Além de tudo o que já foi dito, temos sustentado em situações análogas –quando na base da posse estão contratos de arrendamento- que não é possível através do recurso a providência cautelar antecipar despejos pelos senhorios -cfr. a este propósito o Ac. do Tribunal da Relação de Lisboa de 16-01-2014, no qual se sumaria que Por outro lado, não é admissível pedir a entrega judicial do locado, livre de pessoas e bens, no âmbito do procedimento cautelar comum, na redacção anterior à Lei nº 41/2013 de 26/06, já que tal representa uma decisão com efeitos definitivos e irreversíveis, quando o que está em causa deverá ser a tutela provisória do direito ameaçado (Ac. proferido no proc. 4387/13.7TBCSC.L1-8, versão integral em www.dsgi.pt).
Ainda que quanto às supra indicadas questões se pudesse ter entendimento diverso- no que não concedemos-, embora a autora alegue que (…) com a sua conduta causar à Autora uma lesão grave dos seus direitos patrimoniais de impossível ou muito difícil e onerosa reparação, (…) a Ré está a criar à Autora um dano de reparação impossível para todos quanto laboram na sua unidade e da qual dependem e, ainda, a Ré esta intencionalmente a deixar degradar o património, se é que não está a deteriorá-lo intencionalmente a autora não quantifica minimamente os danos referidos de forma a que se conclua que a sua reparação é excessivamente onerosa ou impossível, de forma a que jurídico-processualmente se conclua, também, pela existência de perigo de ocorrência de lesão grave e dificilmente reparável (periculum in mora).
Em suma, da factualidade alegada, julgamos não estarem verificados os requisitos da providência cautelar comum.

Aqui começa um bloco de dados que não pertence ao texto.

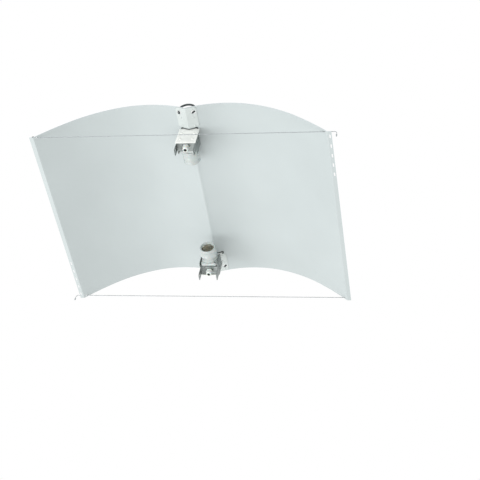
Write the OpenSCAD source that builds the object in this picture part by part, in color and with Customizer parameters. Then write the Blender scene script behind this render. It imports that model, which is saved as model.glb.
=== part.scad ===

Em face do exposto, é nosso entendimento que esta providência cautelar é manifestamente inviável, razão pela qual se indefere a mesma liminarmente.”
A requerente interpôs recurso deste despacho, terminando as suas alegações com as seguintes conclusões, que aqui se reproduzem:
“- Está demonstrada a existência do direito da Apelante, tendo o Tribunal “a quo” ignorado a existência desse direito, apesar de demonstrado.
- Por em causa a resolução contratual da iniciativa da Apelante e incompatível com a postura contratual da Apelada até setembro de 2022.
- A reparação dos danos da Apelante é incompatível com a mora no julgamento da causa principal.
- O receio da Apelada na satisfação dos seus créditos é objetivo e legitimo face a incapacidade financeira e patrimonial da Apelada para assumir as suas responsabilidades.
- O Tribunal “a quo” fez, pois, uma errada apreensão dos fatos, com uma errada aplicação do direito à realidade.
- Nada do que se escreveu na sentença em recurso justifica objetivamente a decisão, pelo que estamos perante uma violação do artigo 154º do CPC e do artigo 615º, nº 1, alínea c) do mesmo código.
- O Tribunal “a quo” fez uma errada interpretação dos fatos, assim violando o disposto no artigo 238º do Código Civil e assim, fez uma errada aplicação do direito.
Nestes termos, e nos demais de direito, deve dar-se provimento à presente apelação e em consequência revogar-se a sentença proferida, substituindo-por uma decisão que decrete a providência requerida.”
A factualidade com relevo para o conhecimento do objeto do presente recurso é a que consta do relatório antecedente e a seguinte, decorrente da consulta dos autos principais, de que o presente constitui apenso:
1. Em 09/01/2023 a ora requerente interpôs contra a ora requerida ação declarativa, com fundamento na resolução do contrato de cessão de exploração de estabelecimento comercial instalado no prédio descrito na C.R. Predial de … e inscrito na matriz predial urbana da freguesia da …, de que a primeira é proprietária, por falta de prestação de garantia bancária ou de depósito substitutivo, tendo formulado os seguintes pedidos de condenação da Ré, a:
“a) Entregar de imediato o estabelecimento de hotelaria identificado supra nos artigos 1º e 2º.
b) A pagar à A. a quantia de 24.600€ (Iva incluído) das faturas nº 503 e 537, relativa às mensalidades de outubro e novembro de 2022.